Follow these instructions carefully to achieve a rich, flavorful, and perfectly textured curry every time. The process is straightforward, making it an ideal dish for both novice cooks and seasoned chefs.

  1. Prepare the Aromatics (Mise en Place): Before you start cooking, ensure all your vegetables are chopped, spices measured, and cans opened. This makes the cooking process smooth and enjoyable. Finely chop the onion, mince the garlic and green chili (if using), and grate the ginger. Rinse and drain the chickpeas. Roughly chop the spinach if using large leaves; baby spinach can be left whole.
  2. Sauté Aromatics: Heat the olive oil or coconut oil in a large, heavy-bottomed pot, Dutch oven, or deep skillet over medium heat. Once the oil is shimmering, add the chopped onion. Sauté for 5-7 minutes, stirring occasionally, until the onions are softened, translucent, and lightly golden. This step builds the foundational flavor of your curry.
  3. Add Ginger, Garlic, and Chili: Add the minced garlic, grated ginger, and finely chopped green chili (if using) to the pot. Sauté for another 1-2 minutes, stirring constantly, until fragrant. Be careful not to burn the garlic, as this can make it bitter. The kitchen should start to smell wonderfully aromatic at this point.
  4. Bloom the Spices: Add the ground cumin, ground coriander, turmeric powder, and cayenne pepper (if using) to the pot. Stir continuously for about 1 minute. Cooking the spices in oil (a process called “blooming”) helps to release their essential oils and deepens their flavor, making the curry much more aromatic and complex. The spices will become very fragrant.
  5. Incorporate Tomatoes: Pour in the can of diced tomatoes (undrained). Stir well, scraping up any browned bits from the bottom of the pot – these bits are packed with flavor. Bring the mixture to a gentle simmer and cook for 3-5 minutes, allowing the tomatoes to break down slightly and meld with the spices. The sauce will begin to thicken.

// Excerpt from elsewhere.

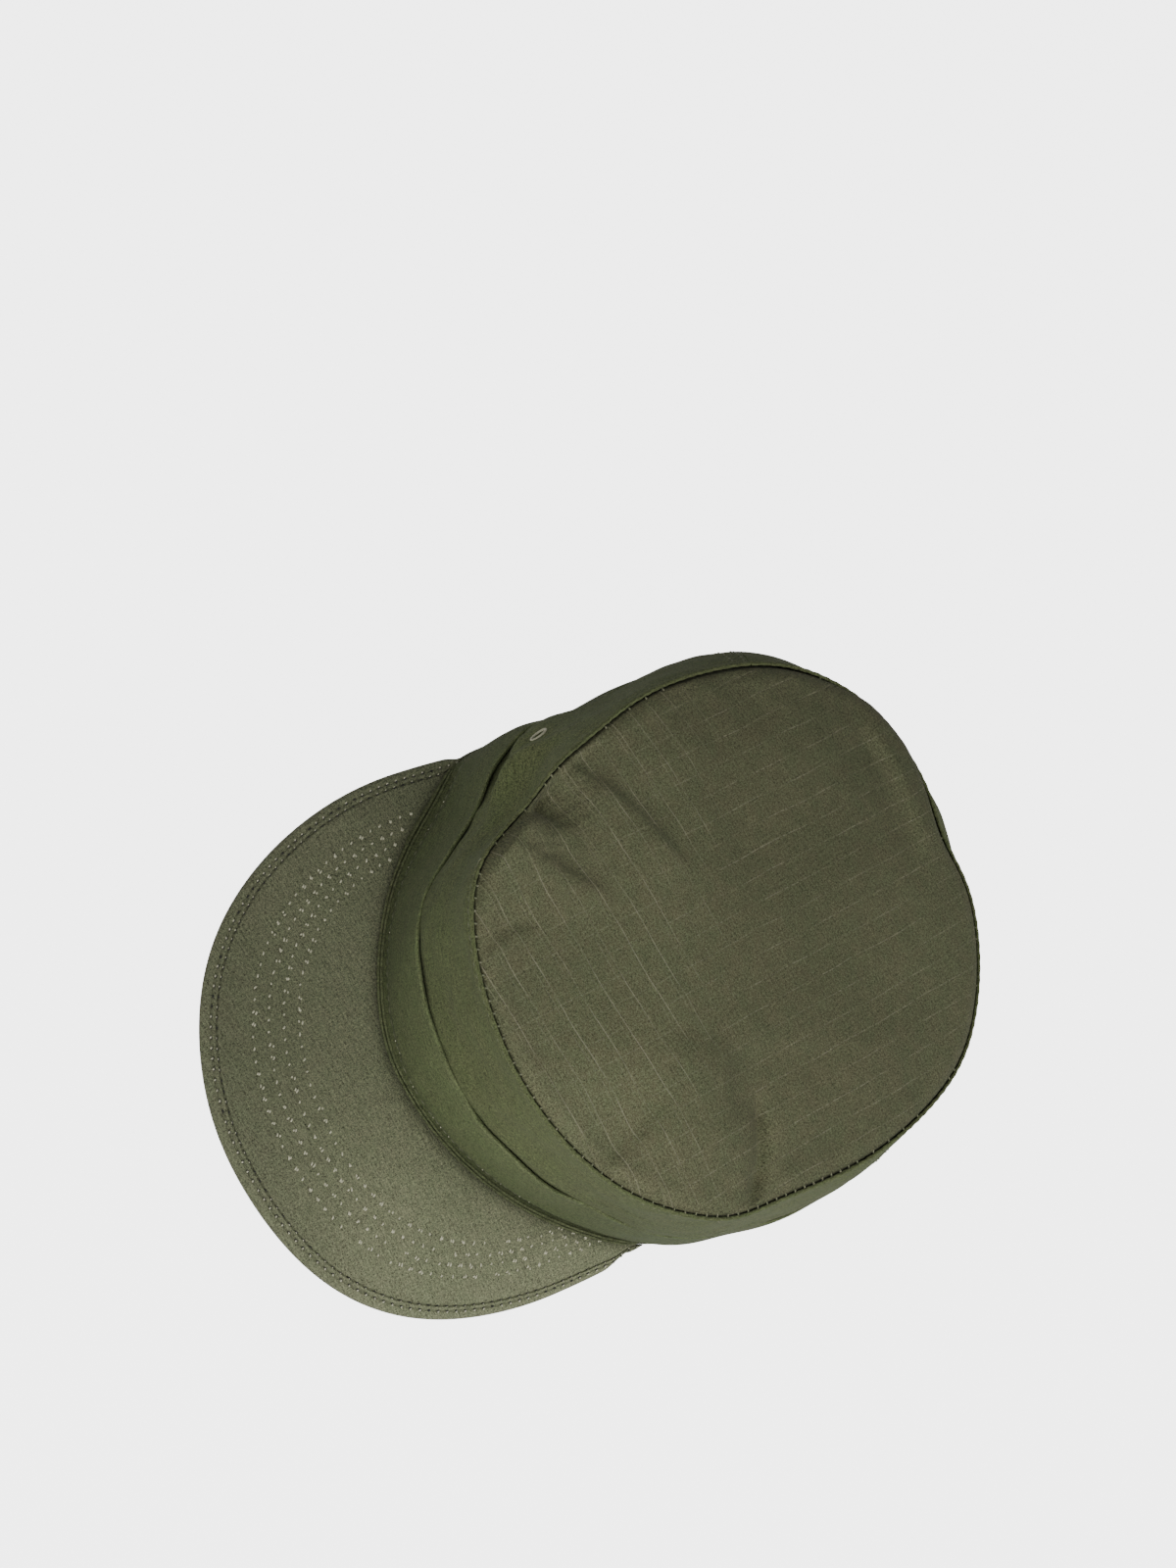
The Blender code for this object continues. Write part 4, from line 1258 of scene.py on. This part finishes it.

  6. Add Coconut Milk and Chickpeas: Pour in the full-fat coconut milk and add the rinsed and drained chickpeas. Stir everything together thoroughly to combine. Bring the mixture back to a gentle simmer.
  7. Simmer for Flavor Infusion: Once simmering, reduce the heat to low, cover the pot, and let the curry simmer for at least 10-15 minutes. This allows the flavors to meld together beautifully and the chickpeas to absorb the delicious sauce. For an even deeper flavor, you can simmer it for up to 25-30 minutes, stirring occasionally to prevent sticking. If the curry becomes too thick during this process, you can add a splash of water or vegetable broth to reach your desired consistency.

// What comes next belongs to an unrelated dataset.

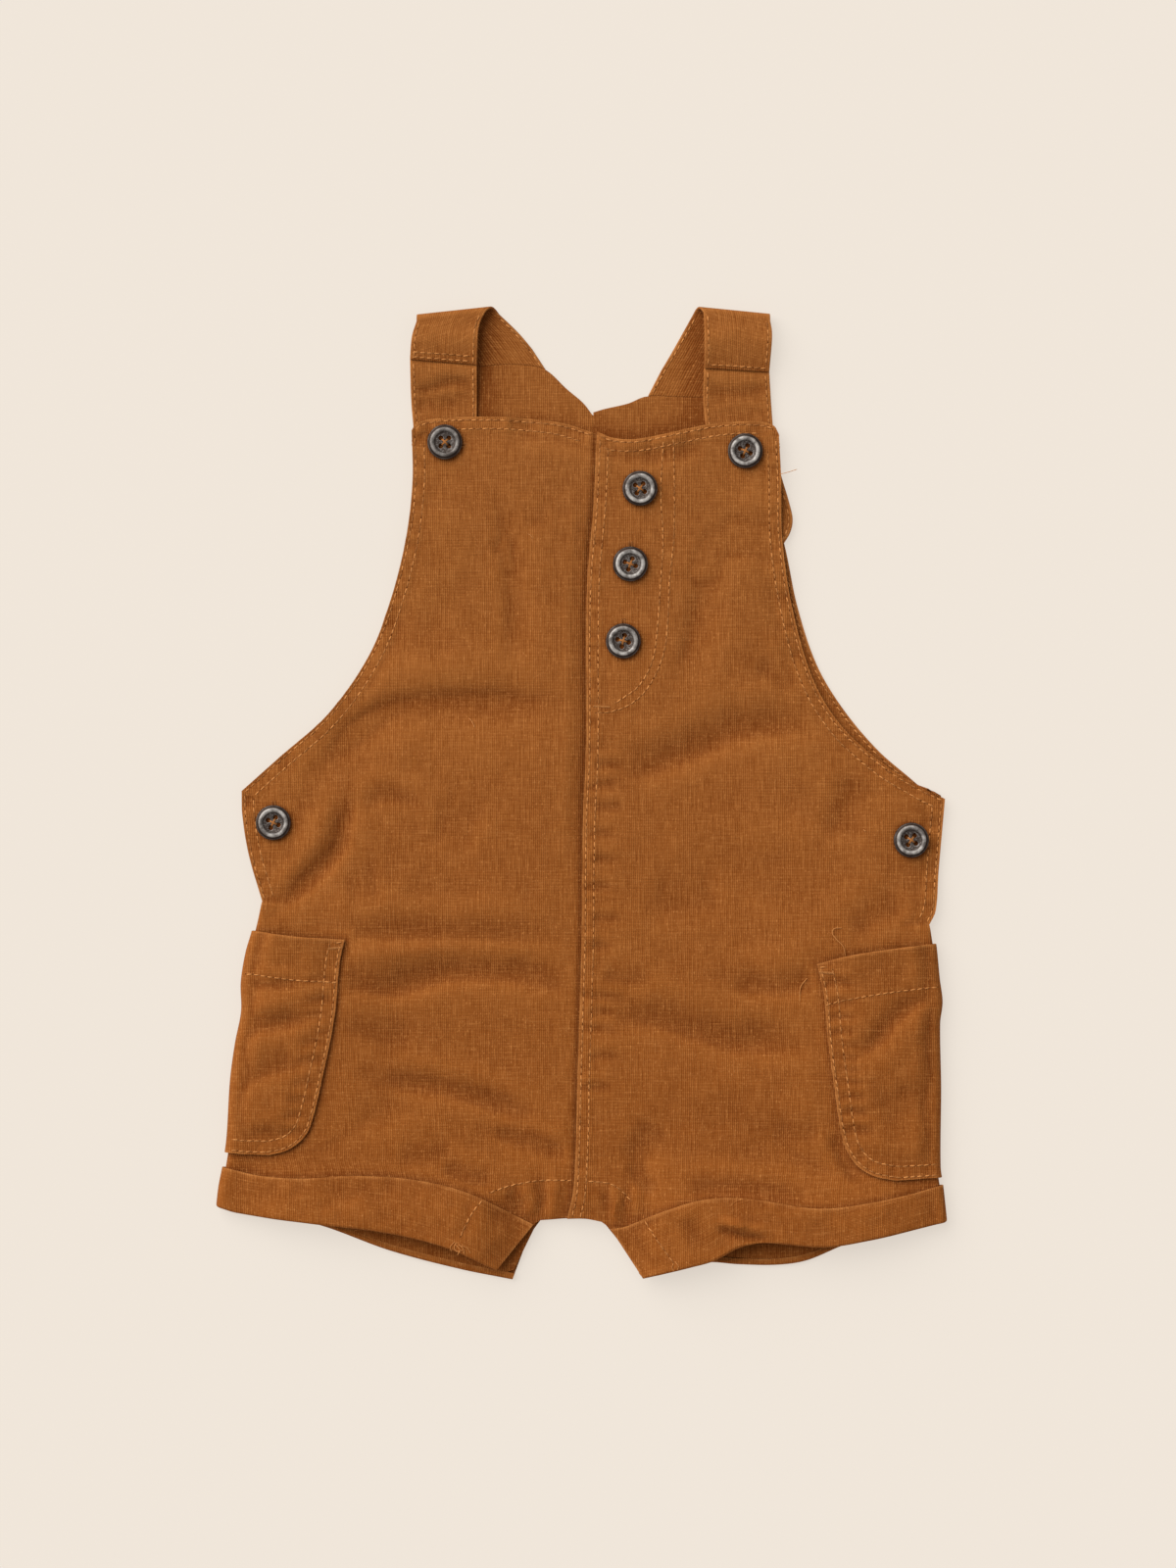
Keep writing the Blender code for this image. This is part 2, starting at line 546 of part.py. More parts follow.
def wrapped_row(half, face, plan, v, count, out=OVER, gap=SIDE_GAP, lift=None):
    """A row of what lies on the body, from the middle of its side fold inwards."""
    up = 1 if face == "front" else -1
    edge, far = plan(0, v), plan(1, v)
    width = abs(far[0] - edge[0])
    row = []
    for turn in SIDE_TURNS:
        y = plan(SIDE_ROUND * (1.0 - math.cos(turn)) / width, v)[1]
        x = edge[0] + half.side * ((SIDE_ROUND + out) * math.cos(turn) - SIDE_ROUND)
        inside = edge[0] - half.side * SIDE_ROUND
        reach = (SIDE_ROUND + out) * math.sin(turn) + gap * (1.0 - math.sin(turn))
        row.append((x, y, back_under(half, inside, y) + SIDE_ROUND + up * reach))
    for k in range(count + 1):
        x, y = plan((SIDE_ROUND + (width - SIDE_ROUND) * k / count) / width, v)
        extra = lift(x, y, v, k / count) if lift else 0.0
        body = on_front(half, x, y) if up > 0 else back_under(half, x, y)
        row.append((x, y, body + up * (out + extra)))
    return row


def pocket(half):
    """A patch pocket folded round the side, from its edge on the front to that on the back."""
    foot, mouth = half.pocket_foot, half.pocket_mouth
    edge = run([(row.x, row.y) for row in half.pocket_edge])
    outer = 0 if half.side < 0 else -1
    low, high = foot[outer].y, mouth[outer].y

    def side_line(v):
        y = low + v * (high - low)
        return (stretch(half.front_side, y), y)

    plan = patch(
        side_line, edge, level((foot,), side_line(0)[0], edge(0)[0]),
        level((mouth,), side_line(1)[0], edge(1)[0]),
    )

    def puff(x, y, v, u):
        inside = smooth(v * 6.0) * smooth((1.0 - u) * 3.0)
        folds = sum(fold_height(fold, x, y) for fold in POCKET_FOLDS)
        return max(inside * (POCKET_PUFF + folds), 0.0)

    inside = [y for y in row_heights(half) if low + 0.2 * ROW_STEP < y < high - 0.2 * ROW_STEP]
    levels = [low, (low + inside[0]) / 2, *inside, high]
    rows = []
    for v in [(y - low) / (high - low) for y in levels]:
        front = wrapped_row(half, "front", plan, v, POCKET_COLUMNS["front"], gap=0.0, lift=puff)
        back = wrapped_row(half, "back", plan, v, POCKET_COLUMNS["back"], gap=0.0)
        rows.append(front[::-1] + back[1:])
    return cloth(f"pocket_{half.name}", rows, flip=half.side < 0)


def cuff(half, face):
    """A turned-up cuff on one face of a leg, with the lip that closes its lower fold."""
    hem = half.hem_front if face == "front" else half.hem_back
    outer, inner = (0, -1) if half.side < 0 else (-1, 0)
    low, high = hem[outer].y, half.cuff_top[outer].y

    def side_line(v):
        y = low + v * (high - low)
        return (stretch(half.front_side, y), y)

    def inseam_line(v):
        return between((hem[inner].x, hem[inner].y), half.cuff_top[inner], v)

    plan = patch(
        side_line, inseam_line, level((hem,), side_line(0)[0], inseam_line(0)[0]),
        level((half.cuff_top,), side_line(1)[0], inseam_line(1)[0]),
    )
    rows = [wrapped_row(half, face, plan, 0, CUFF_COLUMNS, out=-CLOTH)]
    for v in (0, 0.12, 0.4, 0.7, 1):
        rows.append(wrapped_row(half, face, plan, v, CUFF_COLUMNS))
    return cloth(f"cuff_{half.name}_{face}", rows, flip=(face == "front") == (half.side > 0))


def strap_height(y):
    """Height of a strap's upper surface, which comes down from its fold to the bib."""
    top, under = SHOULDER_FRONT_LEFT[0].outer_y, NECK_LEFT[3].y + 4.0
    return STRAP_UNDER + STRAP_RISE * smooth((y - under) / (top - under))


STRAP_COLUMNS = 4


def strap_row(station, height):
    """Points across a strap at one station, at a height or one worked out from y."""
    row = []
    for k in range(STRAP_COLUMNS + 1):
        x, y = between(station[0:2], station[2:4], k / STRAP_COLUMNS)
        row.append((x, y, height(y)))
    return row


def refined(stations):
    """The stations with one more between each two, on the smooth line through them."""
    columns = [[(i, station[k]) for i, station in enumerate(stations)] for k in range(4)]
    steps = range(2 * len(stations) - 1)
    return [Station(*(through(column, i / 2) for column in columns)) for i in steps]


def shoulder(half):
    """The strap from its seam on the back, over the shoulder fold, to its seam on the front."""
    rows = [strap_row(station, lambda y: 0.0) for station in refined(half.shoulder_back)]
    rows[0] = [(x, through(half.yoke, x) + 2 * SEAM, z) for x, _, z in rows[0]]
    rows[1] = [between(a, b, 0.5) for a, b in zip(rows[0], rows[2])]
    below, above = rows[-1], strap_row(half.shoulder_front[0], strap_height)
    for k in range(1, FOLD_STEPS):
        turn = math.pi * k / FOLD_STEPS
        row = []
        for start, end in zip(below, above):
            x, y, _ = between(start, end, k / FOLD_STEPS)
            height = (end[2] - start[2]) * (1 - math.cos(turn)) / 2
            row.append((x, y + STRAP_FOLD * math.sin(turn), height))
        rows.append(row)
    rows += [strap_row(station, strap_height) for station in refined(half.shoulder_front)]
    return cloth(f"strap_{half.name}_shoulder", rows, flip=half.side < 0)


def strap_front(half):
    """The strap from its front seam down under the bib to its rounded end."""
    rows = [strap_row(station, strap_height) for station in refined(half.strap_front)]
    return cloth(f"strap_{half.name}_front", rows, flip=half.side < 0)


def cylinders(centres, radius, low, high):
    """Upright cylinders in one mesh, for cutting holes."""
    work = bmesh.new()
    for x, y in centres:
        made = bmesh.ops.create_cone(
            work, cap_ends=True, segments=HOLE_SIDES, radius1=radius, radius2=radius, depth=high - low
        )
        bmesh.ops.translate(work, verts=made["verts"], vec=(x, y, (low + high) / 2))
    bmesh.ops.scale(work, verts=work.verts, vec=(MILLIMETRE,) * 3)
    mesh = bpy.data.meshes.new("holes")
    work.to_mesh(mesh)
    work.free()
    return mesh


def button_mesh():
    """A turned button with a rounded rim and a dished face, without its holes."""
    work = bmesh.new()
    profile = [(0.0, 0.0), *BUTTON_PROFILE, (0.0, BUTTON_FACE)]
    verts = [work.verts.new((radius, 0.0, height)) for radius, height in profile]
    edges = [work.edges.new(pair) for pair in zip(verts, verts[1:])]
    bmesh.ops.spin(
        work, geom=verts + edges, cent=(0, 0, 0), axis=(0, 0, 1), angle=2 * math.pi,
        steps=BUTTON_SIDES, use_merge=True,
    )
    bmesh.ops.remove_doubles(work, verts=work.verts, dist=0.001)
    bmesh.ops.recalc_face_normals(work, faces=work.faces)
    bmesh.ops.scale(work, verts=work.verts, vec=(MILLIMETRE,) * 3)
    mesh = bpy.data.meshes.new("button")
    work.to_mesh(mesh)
    work.free()
    mesh.set_sharp_from_angle(angle=math.radians(50))
    return mesh


def place_button(button, mesh, holes):
    """A button lying on the front, with four holes through it."""
    ring = [(0.0, 0.0)] + [
        (BUTTON_RADIUS * reach * math.cos(turn), BUTTON_RADIUS * reach * math.sin(turn))
        for reach in (0.6, 1.0) for turn in (math.pi * k / 4 for k in range(8))
    ]
    seat = max(on_front(button.half, button.x + dx, button.y + dy) for dx, dy in ring)
    made = bpy.data.objects.new(button.name, mesh.copy())
    made.data.materials.append(material(GUNMETAL))
    made.data.shade_smooth()
    cutter = bpy.data.objects.new(f"{button.name}_holes", holes)
    cutter.hide_render = True
    cutter.display_type = "WIRE"
    cutter.parent = made
    for each in (made, cutter):
        bpy.context.scene.collection.objects.link(each)
    made.location = Vector((button.x, button.y, seat + SEAM)) * MILLIMETRE
    made.rotation_euler.z = math.radians(button.turn)
    cut = made.modifiers.new("holes", "BOOLEAN")
    cut.operation = "DIFFERENCE"
    cut.object = cutter


def main():
    for old in list(bpy.data.objects):
        bpy.data.objects.remove(old, do_unlink=True)
    for half in (LEFT, RIGHT):
        for face in ("front", "back"):
            body_panel(half, face)
            cuff(half, face)
        pocket(half)
        shoulder(half)
        strap_front(half)
    mesh = button_mesh()
    quarter = [math.pi / 4 + math.pi / 2 * k for k in range(4)]
    centres = [(HOLE_CIRCLE * math.cos(turn), HOLE_CIRCLE * math.sin(turn)) for turn in quarter]
    holes = cylinders(centres, HOLE_RADIUS, -1.0, 4.0)
    for button in BUTTONS:
        place_button(button, mesh, holes)


main()
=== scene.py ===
"""The dressed model of a baby's short bib overalls in plain woven cloth, laid flat on the back.

Each piece of cloth is a thin wall grown from its outer surface, laid on the same outlines and
heights as its solid. +X is the right of the garment as it lies, +Y runs up to the straps and +Z
away from the surface below. Sizes in the tables are millimetres, and the meshes are metres.
"""

from __future__ import annotations

import logging
import math
from collections.abc import Callable, Iterable, Sequence
from dataclasses import dataclass, field
from enum import Enum

import bmesh
import bpy
import numpy as np
from mathutils import Matrix, Vector
from mathutils.bvhtree import BVHTree


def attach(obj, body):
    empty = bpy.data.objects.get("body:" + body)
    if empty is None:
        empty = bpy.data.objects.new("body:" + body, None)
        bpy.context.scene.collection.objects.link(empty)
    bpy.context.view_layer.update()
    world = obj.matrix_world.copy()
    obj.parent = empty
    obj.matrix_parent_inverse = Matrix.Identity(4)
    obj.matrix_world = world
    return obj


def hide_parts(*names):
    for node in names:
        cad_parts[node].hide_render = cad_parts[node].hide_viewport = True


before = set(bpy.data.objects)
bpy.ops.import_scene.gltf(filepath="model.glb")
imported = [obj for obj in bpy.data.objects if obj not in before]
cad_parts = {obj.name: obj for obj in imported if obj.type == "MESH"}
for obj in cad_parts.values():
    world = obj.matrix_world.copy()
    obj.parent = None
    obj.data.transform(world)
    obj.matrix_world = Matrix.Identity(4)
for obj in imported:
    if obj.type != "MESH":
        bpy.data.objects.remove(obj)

LOG = logging.getLogger("overalls")
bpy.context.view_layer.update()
MM = 0.001

Array = np.ndarray
Pairs = tuple[tuple[float, float], ...]
Triple = tuple[float, float, float]
Station = tuple[float, float, float, float]

# ---- sizes of the solids, in millimetres ---------------------------------------------------
CLOTH = 1.2
SEAM = 0.3  # air between two layers that lie close together
OVER = CLOTH + SEAM
SIDE_ROUND = 2.2  # half the height of the folded sides
LIFT_MARGIN, LIFT_RAMP = 8.0, 24.0  # how far beside a pocket or a cuff the body rises onto it
# Air between front and back: in the body, along open edges and at the crotch.
AIR_BODY, AIR_FREE, AIR_CROTCH = 2 * (SIDE_ROUND - CLOTH), 0.8, 0.6
SETTLE = 14.0  # how far in from an open edge the front lies down on the back
PUFF, PUFF_REACH = 1.0, 40.0  # how much more the middle of the front stands up
# The mouths of the legs stand open between the side and the inside leg.
GAPE, GAPE_TOP, GAPE_RAMP = 3.8, -144.0, 28.0
GAPE_SIDE, GAPE_CROTCH, GAPE_INSEAM = 26.0, 8.0, 28.0
# The front lies down on the back along the inside leg and the crotch.
CROTCH_REACH, CROTCH_RAMP, CROTCH_TOP, CROTCH_RISE = 26.0, 20.0, -150.0, 22.0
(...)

  8. Wilt the Spinach: Add the fresh spinach to the pot in batches if necessary. Stir gently until the spinach wilts down into the curry. This usually takes about 2-3 minutes. The vibrant green will add a beautiful contrast to the creamy yellow curry.
  9. Final Seasoning Touches: Stir in the garam masala and freshly squeezed lemon juice. The garam masala is added at the end to preserve its delicate aroma, and the lemon juice brightens all the flavors, cutting through the richness of the coconut milk.
  10. Taste and Adjust: Taste the curry and adjust the seasoning as needed. You might want to add more salt for overall flavor enhancement, a pinch more cayenne for heat, or even a tiny bit of sugar if your tomatoes were particularly acidic (though usually not necessary).
  11. Rest and Serve: Turn off the heat and let the curry rest for 5-10 minutes before serving. This allows the flavors to settle and deepen even further. Garnish with fresh chopped cilantro, if desired, before serving.